Bishops, Priests, and Deacons are not commanded by God's laws either to vow the estate of single life or to abstain from marriage. Therefore it is lawful also for them, as for all other Christian men, to marry at their own discretion, as they shall judge the same to serve better to godliness.
That person which by open denunciation of the Church is rightly cut off from the unity of the Church and excommunicated, ought to be taken by the whole multitude of the faithful as an heathen and publican, until he is openly reconciled by penance and received into the Church by a judge that has authority to do so.
It is not necessary that traditions and ceremonies be in all places one or utterly alike; for at all times they have been diverse, and may be changed according to the diversity of countries, times, and men's manners, so that nothing be ordained against God's word.
Whosoever through his private judgement willingly and purposely openly breaks the traditions and ceremonies of the Church which are not repugnant to the word of God, and are ordained and approved by common authority, ought to be rebuked openly that others may fear to do the like, as he that offends against common order of the Church, and hurts the authority of the magistrate, and wounds the conscience of the weak brethren.
Every particular or national Church has authority to ordain, change, and abolish ceremonies or rites of the Church ordained only by man's authority, so that all things be done to edifying.
The second Book of Homilies, the various titles of which we have joined under this Article, contains a godly and wholesome doctrine and necessary for these times, as does the former Book of Homilies which were set forth in the time of Edward the Sixth: and therefore we judge them to be read in Churches by the ministers diligently and distinctly, that they may be understood by the people.
The Names of the Homilies
1.Of the right Use of the Church
2.Against peril of Idolatry
3.Of the repairing and keeping clean of Churches
4.Of good Works: first of Fasting
5.Against Gluttony and Drunkenness
6.Against Excess of Apparel
8.Of the Place and Time of Prayer
9.That Common Prayers and Sacraments ought to be ministered in a known tongue.
10.Of the reverend estimation of God's Word
12.Of the Nativity of Christ
13.Of the Passion of Christ
14.Of the Resurrection of Christ
15.Of the worthy receiving of the Sacrament of the Body and Blood of Christ
16.Of the Gifts of the Holy Ghost
17.For the Rogation-days
18.Of the state of Matrimony
The 1801 Protestant Episcopal USA version of this article adds the following: "[This Article is received in this Church, so far as it declares the Books of Homilies to be an explication of Christian doctrine, and instructive in piety and morals.

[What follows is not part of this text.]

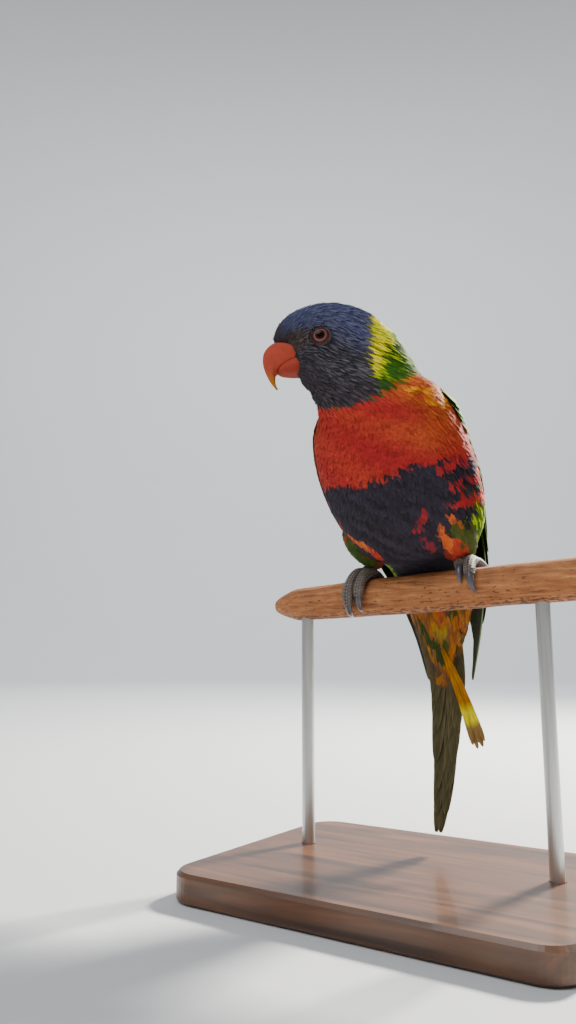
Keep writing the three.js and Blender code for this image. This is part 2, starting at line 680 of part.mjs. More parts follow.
const wholeBody = bodyLoft(0, STATIONS.length - 1, 0.5, 24);
const bodyRoom = bodyLoft(0, STATIONS.length - 1, 0.5, 24, GAP);
const billUpper = billHalf(BILL.upper);
const billLower = billHalf(BILL.lower).subtract(billHalf(BILL.upper, GAP, 1));

let headSolid = slice(wholeBody, HEAD_CUT, null);
for (const side of [1, -1]) headSolid = headSolid.add(lid(side));
for (const side of [1, -1]) headSolid = headSolid.subtract(eyeball(side, GAP, 6));
for (const half of [BILL.upper, BILL.lower]) headSolid = headSolid.subtract(billHalf(half, GAP, 1));
for (const side of [1, -1]) {
  const { ahead, z, radius } = BILL.nostril;
  const pit = ellipsoid(headPoint(side * BILL.nostril.side, ahead, z), [radius, radius, radius], 5);
  headSolid = headSolid.subtract(solid(pit));
}
add(bird, "head", largest(headSolid), COLOURS.head);
add(bird, "neck", slice(wholeBody, NECK_CUT, HEAD_CUT), COLOURS.neck);
add(bird, "torso", slice(wholeBody, RUMP_CUT, NECK_CUT), COLOURS.torso);
add(bird, "bill_upper", largest(billUpper), COLOURS.bill, 0.4);
add(bird, "bill_lower", largest(billLower), COLOURS.bill, 0.4);

const tailRoot = slice(wholeBody, null, RUMP_CUT);
const tailWhole = fuse([tailRoot, ...tailFeathers(), ...slippedFeathers(), ...tailCoverts()]);
add(bird, "tail", slice(tailWhole, null, RUMP_CUT), COLOURS.tail);

const perchRoom = perch(GAP);
for (const [word, side] of Object.entries(SIDES)) {
  add(bird, `eye_${word}`, eyeball(side), COLOURS.eye, 0.2);
  add(bird, `wing_${word}`, wing(side), COLOURS.wing);
  add(bird, `thigh_${word}`, largest(thigh(side).subtract(bodyRoom)), COLOURS.thigh);
  const footRoom = fuse([perchRoom, thigh(side, GAP), bodyRoom]);
  add(bird, `foot_${word}`, largest(foot(word).subtract(footRoom)), COLOURS.foot);
  for (const toe of TOES) add(bird, `claw_${word}_${toe.name}`, claw(word, toe), COLOURS.claw, 0.4);
}

const perchSolid = perch().translate(STANCE.x, STANCE.y, STANCE.z);
const rods = [ROD.left, ROD.right];
const rodRoom = fuse(rods.map((x) => rod(x, GAP)));
add(group, "perch", largest(perchSolid.subtract(rodRoom)), COLOURS.perch);
add(group, "stand_base", largest(basePlate().subtract(rodRoom)), COLOURS.plate, 0.5);
add(group, "stand_rod_left", rod(ROD.left), COLOURS.rod, 0.35, 1);
add(group, "stand_rod_right", rod(ROD.right), COLOURS.rod, 0.35, 1);

export default group;
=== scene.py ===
import math

import bpy
import numpy as np
from mathutils import Matrix


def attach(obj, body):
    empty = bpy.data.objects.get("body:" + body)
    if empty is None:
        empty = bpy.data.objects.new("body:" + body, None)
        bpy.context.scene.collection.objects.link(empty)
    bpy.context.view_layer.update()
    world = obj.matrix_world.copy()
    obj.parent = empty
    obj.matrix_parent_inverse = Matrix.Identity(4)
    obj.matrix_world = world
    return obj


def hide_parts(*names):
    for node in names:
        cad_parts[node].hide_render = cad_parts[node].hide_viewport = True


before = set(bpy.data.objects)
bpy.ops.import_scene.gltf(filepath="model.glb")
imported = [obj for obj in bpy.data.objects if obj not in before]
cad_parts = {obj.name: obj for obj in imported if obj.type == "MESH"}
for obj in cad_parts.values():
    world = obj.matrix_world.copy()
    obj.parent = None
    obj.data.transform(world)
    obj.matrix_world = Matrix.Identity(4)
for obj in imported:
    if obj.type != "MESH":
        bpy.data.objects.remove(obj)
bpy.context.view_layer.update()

# A life-size rainbow lorikeet gripping a short cut branch on a plain display stand.
# Shapes are worked out in millimetres from the stance, the top of the branch between the feet,
# and put into the frame in metres. The body faces -Y, its own left is +X, and its head is turned
# to its right.
STANCE = np.array([0.0, 11.0, 134.0])
SEED = 11

# The body from the tail's root to the bill, unturned. Each station is a section across the body:
# back y and z, belly y and z, half width, and how much fuller it is towards the belly.
STATIONS = np.array([
    [27.5, -50, 22.5, -50, 5, 0],
    [31, -30, 17.5, -33, 9, 0],
    [32.5, -10, 13, -17, 14, 0],
    [31.5, 9, 7, 2.5, 21, 0],
    [26.5, 29, -13, 6, 28.5, 0.05],
    [19.5, 46, -26.5, 18.5, 33, 0.05],
    [10.5, 61, -36, 34, 34, 0],
    [0, 73, -42.5, 49, 31.5, 0],
    [-10.5, 82.5, -47.5, 61.2, 26, 0],
    [-19, 92, -52.5, 70, 20.5, 0],
    [-24, 102, -56.5, 75.5, 17.6, 0.05],
    [-30.5, 110, -59.6, 79.2, 16.4, 0.1],
    [-40, 115.3, -61.6, 81, 15.8, 0.1],
    [-52, 117.3, -63, 82.2, 14.6, 0.08],
    [-64.2, 115, -63.9, 83.2, 10.6, 0.06],
    [-72.2, 109.3, -64.5, 84, 6.6, 0.05],
    [-75.6, 101.4, -64.9, 84.7, 3.8, 0],
])
HEAD_FROM = 10.4
TURN = {"degrees": 62, "from": 7.3, "to": 11, "pivot_y": -36}
LEAN = {"most": 6, "from_z": -12, "to_z": 60}
EYE = {"station": 12.27, "angle": 84.6, "radius": 4.3, "proud": 1.1}

# Bill, in the head's own upright plane: ahead of the neck axis and height of the ridge, the same of
# the foot, and the half width.
BILL_UPPER = np.array([
    [31.8, 98.4, 23.5, 91.2, 8.6],
    [35.4, 99.5, 26.5, 91.2, 8.5],
    [39.3, 99.6, 29.5, 90.2, 7.9],
    [42.2, 97.5, 33, 89.1, 6.8],
    [43.8, 94.6, 36.2, 87.9, 5.5],
    [43.8, 90.3, 38.2, 86.3, 4.4],
    [42.5, 86.2, 38.5, 84.2, 3.1],
    [40.6, 82.4, 38.2, 81.6, 1.9],
    [37.9, 78.9, 37.2, 79.2, 0.6],
])
BILL_LOWER = np.array([
    [23.5, 92.4, 23, 85.4, 8.2],
    [26.5, 92.2, 26, 85.3, 8.1],
    [30, 91.3, 29.7, 85.2, 7.4],
    [33.4, 89.9, 33.0, 85.3, 6.2],
    [35.9, 88.3, 35.6, 85.6, 4.6],
    [37.4, 86.9, 37.2, 86.0, 2.0],
])

# The folded wings' envelope, shoulder to tip, as sections like the body's, the angles of the wing's
# lower and upper edge on them, and how far each wing's tip is carried to the bird's left.
WING_STATIONS = np.array([
    [-10, 83.6, -48.2, 60.4, 27.2, 0],
    [0.3, 73.5, -43.2, 48.6, 32.3, 0],
    [11, 61.5, -36.5, 33.5, 34.7, 0],
    [20, 46.4, -27, 18, 33.8, 0],
    [26.8, 29, -13, 6, 29.5, 0],
    [32.5, 10, 1, -4, 25.5, 0],
    [36, -9, 10, -17, 20.5, 0],
    [37, -27, 17, -31, 16.5, 0],
    [34.5, -47, 20, -48, 12.5, 0],
])
WING_LOWER = np.array([103.0, 104, 105, 104, 102, 101, 100, 99, 100])
WING_UPPER = np.array([132.0, 150, 159, 164, 166, 167, 165, 158, 150])
WING_CARRIED = {1: 0.5, -1: 4.6}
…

But all references to the constitution and laws of England are considered as inapplicable to the circumstances of this Church; which also suspends the order for the reading of said Homilies in churches, until a revision of them may be conveniently made, for the clearing of them, as well from obsolete words and phrases, as from the local references.]"
The Book of Consecration of Archbishops and Bishops and ordering of Priests and Deacons, lately set forth in the time of Edward the Sixth and confirmed at the same time by authority of Parliament, contains all things necessary to such consecration and ordering; neither has it anything that of itself is superstitious or ungodly.

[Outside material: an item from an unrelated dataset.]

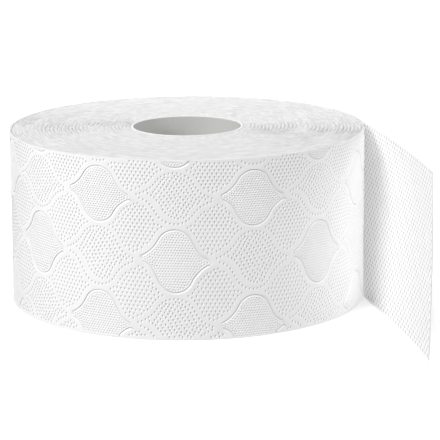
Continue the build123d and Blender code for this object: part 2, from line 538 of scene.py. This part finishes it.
def pressed_face(s_low, s_high, dents, strokes):
    """A flat face of the web with its dents: points (s, z, depth, greyness), triangles, and how
    many points go round its edge, which come first and run anticlockwise."""
    low, high = rim_round, sheet_w * mm_per_m - rim_round
    lengthwise = np.linspace(s_low, s_high, round((s_high - s_low) / edge_step) + 1)
    upward = np.linspace(low, high, round((high - low) / edge_step) + 1)
    edge = np.concatenate([
        np.stack([lengthwise[:-1], np.full(len(lengthwise) - 1, low)], 1),
        np.stack([np.full(len(upward) - 1, s_high), upward[:-1]], 1),
        np.stack([lengthwise[:0:-1], np.full(len(lengthwise) - 1, high)], 1),
        np.stack([np.full(len(upward) - 1, s_low), upward[:0:-1]], 1),
    ])
    parts = [np.column_stack([edge, np.zeros((len(edge), 2))])]

    def clear_of_edge(points, room):
        return (
            (points[:, 0] > s_low + room) & (points[:, 0] < s_high - room)
            & (points[:, 1] > low + room) & (points[:, 1] < high - room)
        )

    for centres, kind in dents:
        tall = kind.get("tall", 1.0)
        centres = centres[clear_of_edge(centres, kind["r"] * tall + dent_room)]
        if not len(centres):
            continue
        if "flat" in kind:
            feet, rings = [(0, 1.0, 1.0)], [(kind["r"], 0.0), (kind["flat"], 1.0)]
        else:
            feet, rings = dent_feet, [(kind["r"], 0.0)]
        spots = [
            (centres + steep_side * kind["r"] * shift, deep, grey) for shift, deep, grey in feet
        ]
        for radius, deep in rings:
            for side in range(kind["sides"]):
                turn = 2 * pi * side / kind["sides"]
                off = radius * np.array([cos(turn), tall * sin(turn)])
                spots.append((centres + off, deep, deep))
        # grey is each point's share of painted shade, and below zero of painted highlight.
        for spot, deep, grey in spots:
            level = np.tile([kind["depth"] * deep, kind["grey"] * grey], (len(spot), 1))
            parts.append(np.column_stack([spot, level]))

    for line in strokes:
        ahead = np.gradient(line, axis=0)
        normal = np.stack([-ahead[:, 1], ahead[:, 0]], 1) / np.hypot(*ahead.T)[:, None]
        keep = clear_of_edge(line, stroke["half"] + stroke["strip"] + stroke["room"])
        keep[[0, -1]] = False
        if not keep.any():
            continue
        held = np.concatenate([[False], keep, [False]])
        ends = keep & ~(held[:-2] & held[2:])
        # Strokes that run across the steep side are greyer with painted shade, as if lit from the
        # upper left.
        facing = normal @ steep_side / np.hypot(*steep_side)
        across = np.abs(facing)
        least, more = stroke["depth_share"]
        deep = np.where(ends, stroke["end_depth"], 1.0) * stroke["depth"] * (least + more * across)
        least, more = stroke["grey"]
        shift = steep_side * stroke["half"] * (~ends)[:, None]
        parts.append(np.column_stack([line + shift, deep, least + more * across])[keep])
        for side in (-1, 1):
            # The lip on the gentle side gets a painted highlight.
            gentle = np.clip(-side * facing, 0, 1)
            lip = line + side * stroke["half"] * normal
            white = stroke["white"] * gentle**2 * ~ends
            parts.append(np.column_stack([lip, 0 * gentle, white])[keep])
            beyond = line + side * (stroke["half"] + stroke["strip"]) * normal
            beside = keep & (gentle > stroke["strip_from"])
            parts.append(np.column_stack([beyond, np.zeros((len(beyond), 2))])[beside])

    # A bare point keeps out of the square millimetres that hold another point, and those beside.
    made = np.concatenate(parts)
    taken = set(map(tuple, np.floor(made[:, :2]).astype(int)))
    around = [(i, j) for i in (-1, 0, 1) for j in (-1, 0, 1)]
    fill = [
        (s + (j % 2) * fill_step[0] / 2, z, 0.0, 0.0)
        for j, z in enumerate(np.arange(low + fill_from[1], high - fill_to[1], fill_step[1]))
        for s in np.arange(s_low + fill_from[0], s_high - fill_to[0], fill_step[0])
    ]
    fill = [
        p for p in fill
        if not any((int(p[0] // 1) + i, int(p[1] // 1) + j) in taken for i, j in around)
    ]
    if fill:
        made = np.concatenate([made, fill])
    return made, triangulated(made[:, :2]), len(edge)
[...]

And therefore whosoever are consecrated or ordered according to the rites of that book, since the second year of King Edward unto this time, or hereafter shall be consecrated or ordered according to the same rites, we decree all such to be rightly, orderly, and lawfully consecrated or ordered.
The 1801 Protestant Episcopal version of this article is as follows: "The Book of Consecration of Bishops, and Ordering of Priests and Deacons, as set forth by the General Convention of this Church in 1792, doth contain all things necessary to such Consecration and Ordering; neither hath it any thing that, of itself, is superstitious and ungodly. And, therefore, whosoever are consecrated or ordered according to said Form, we decree all such to be rightly, orderly, and lawfully consecrated and ordered."

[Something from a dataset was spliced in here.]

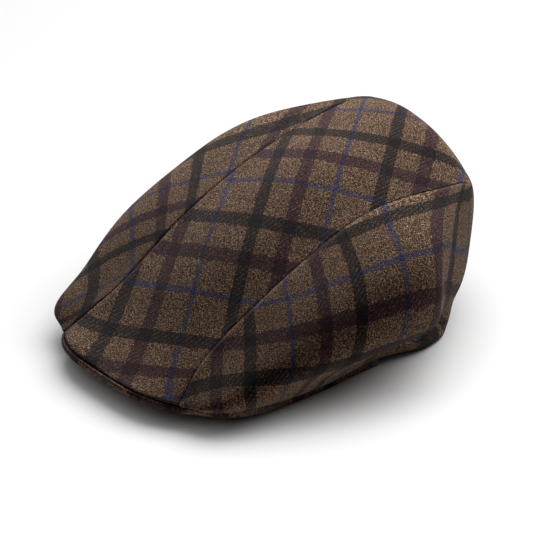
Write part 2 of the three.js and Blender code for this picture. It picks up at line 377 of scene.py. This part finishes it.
def sidePanel(side, name, node, seed, lines):
    a, b = grids(panel["sideRows"], panel["sideCells"])
    t = panel["sideStart"] + (lastStation - panel["sideStart"]) * a
    w = 1 - (1 - b) ** panel["rowCrowding"]
    points = sideSurface(t, w)
    down, over = latticeLengths(points)
    reference = int(round(panel["threadRow"] * panel["sideCells"]))
    along = down[:, [reference]] + 0 * over
    normal = latticeNormals(points, np.array(panel["sideInside"]))
    fromEdge = over[:, [-1]] - over
    overPeak = smooth((panel["peakStops"] - t) / panel["peakFade"])
    drawn = overPeak * rolledIn(fromEdge)
    ease = smooth(over / panel["seamEase"]) * smooth(fromEdge / panel["hemEase"])
    swell = panel["swell"] * ease
    relief = seamRelief(over, t) + swell * swelling(points, panel["swellSize"], seed)
    points = points + normal * relief[..., None] + inwardAt(t) * drawn[..., None]
    near = smooth(1 - over / panel["gapReach"])[..., None] * cloth["seamGap"] / 2
    points = points + near * joined(1 + 0 * t, 0 * t, 0 * t)
    points[..., 0] = np.maximum(points[..., 0], cloth["seamGap"] / 2)
    threads = threadsOf(lines, along, over)
    mirror = np.array([side, 1, 1])
    points = settled(points * mirror) + [0, shift, 0]
    piece = clothSheet(name, points, threads, normal * mirror)
    thicken(piece, cloth["thickness"])
    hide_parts(node)
    return piece


# peak
peak = {
    "rows": 180, "round": 10,
    "thickness": 0.004, "depth": 0.056, "rim": 0.0008, "seat": 0.008, "pitch": 0.005,
    "gap": 0.0004, "lastStation": 3.0, "taper": 6, "droop": 0.0008,
    "checkPitch": 11.8, "warpStart": 0.35, "warpSlant": 1.5, "slantFrom": 0.1, "weftStart": 4.15,
    "rimRow": 3,          # the ring's point on the outline, where the rim begins
}


def peakPiece():
    n = peak["rows"] // 2
    frontU = np.linspace(0, 1, n // 2 + 1)[:-1]
    sideT = np.linspace(0.0, peak["lastStation"], n // 2 + n % 2 + 1)
    front = topSurface(0 * frontU, frontU)
    edge = sectionAt(sideT)
    sideEdge = joined(edge["edgeOut"], edge["edgeAlong"], edge["edgeUp"])
    half = np.vstack([front, sideEdge])
    # even steps along the half outline
    steps = np.linalg.norm(np.diff(half, axis=0), axis=-1)
    length = np.concatenate([[0], np.cumsum(steps)])
    even = np.linspace(0, length[-1], n + 1)
    half = np.stack([np.interp(even, length, half[:, k]) for k in range(3)], -1)
    tangent = np.gradient(half, axis=0)
    size = np.hypot(tangent[:, 0], tangent[:, 1])
    inward = joined(-tangent[:, 1] / size, tangent[:, 0] / size, 0)
    inward[0] = (0, 1, 0)
    share = even / even[-1]
    angle = share * math.pi / 2
    rimShare = 1 - share ** peak["taper"]
    end, first = half[-1], half[0]
    seated = half - [0, 0, peak["gap"]]
    head = joined(end[0] * np.sin(angle),
                  end[1] + (first[1] + peak["depth"] - end[1]) * np.cos(angle), seated[:, 2])
    width = np.linalg.norm((head - half)[:, :2], axis=-1)
    opened = np.clip(width / (2 * peak["seat"]) - 1, 0, 1)
    head[:, 2] += peak["pitch"] * np.cos(angle) * opened
    head[:, 2] -= peak["droop"] * rimShare * (1 - opened)
    seat = seated + inward * np.minimum(peak["seat"], width / 2)[:, None]
    up = np.array([0, 0, 1.0])
    ring = [head, (seat + head) / 2, seat, seated]
    for k in range(1, peak["round"]):
        turn = math.pi * k / peak["round"]
        outStep = -peak["rim"] * math.sin(turn) * rimShare
        drop = peak["thickness"] * (1 - math.cos(turn)) / 2
        ring.append(seated + inward * outStep[:, None] - up * drop)
    low = up * peak["thickness"]
    ring += [seated - low, seat - low, (seat + head) / 2 - low, head - low, head]
    section = np.stack(ring, axis=1)
    mirrored = section[1:][::-1] * [-1, 1, 1]
    points = np.concatenate([mirrored, section], axis=0)
    middle = points.mean(axis=1, keepdims=True)
    normal = points - middle
    # the cover's threads run on over the rim, as if it were unrolled outwards
    outward = np.concatenate([(-inward)[1:][::-1] * [-1, 1, 1], -inward], axis=0)
    rimRow = peak["rimRow"]
    around = latticeLengths(points)[1]
    past = np.maximum(around - around[:, [rimRow]], 0)[..., None]
    onRim = (np.arange(points.shape[1]) > rimRow)[None, :, None]
    unrolled = np.where(onRim, points[:, [rimRow]] + outward[:, None] * past, points)
    x, y = unrolled[..., 0], unrolled[..., 1]
    warp = peak["warpStart"] + peak["checkPitch"] * x + peak["warpSlant"] * (y + peak["slantFrom"])
    weft = peak["weftStart"] + peak["checkPitch"] * y
    threads = np.stack([warp, weft], -1)
    points = settled(points) + [0, shift, 0]
    piece = clothSheet("peak_cover", points, threads, normal)
    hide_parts("peak")
    return piece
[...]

The Queen's Majesty has the chief power in this realm of England and other of her dominions, unto whom the chief government of all estates of this realm, whether they be ecclesiastical or civil, in all causes appertains, and is not nor ought to be subject to any foreign jurisdiction.
Where we attribute to the Queen's Majesty the chief government, by which titles we understand the minds of some slanderous folks to be offended, we give not to our princes the ministering either of God's word or of sacraments, which the Injunctions also lately set forth by Elizabeth our Queen most plainly testifies: but only that prerogative which we see to have been given always to all godly princes in Holy Scriptures by God himself, that is, that they should rule all estates and degrees committed to their charge by God, whether they be temporal, and restrain with the civil sword the stubborn and evil-doers.
The Bishop of Rome has no jurisdiction in this realm of England.
The laws of the realm may punish Christian men with death for heinous and grievous offences.
It is lawful for Christian men at the commandment of the Magistrate to wear weapons and serve in the wars.
The 1801 Protestant Episcopal version of this article: "The Power of the Civil Magistrate extends to all men, as well Clergy as Laity, in all things temporal; but has no authority in things purely spiritual. And we hold it to be the duty of all men who are professors of the Gospel, to pay respectful obedience to the Civil Authority, regularly and legitimately constituted."
The riches and goods of Christians are not common, concerning their right, title, and possession, as certain Anabaptists do falsely boast; still, every man ought of such things as he possesses liberally to give alms to the poor, according to his ability.
As we confess that vain and rash swearing is forbidden Christian men by our Lord Jesus Christ, so we judge that Christian religion does not prohibit a man from swearing when the magistrate requires in a cause of faith and charity, so it be done according to the Prophet's teaching in justice, judgement, and truth.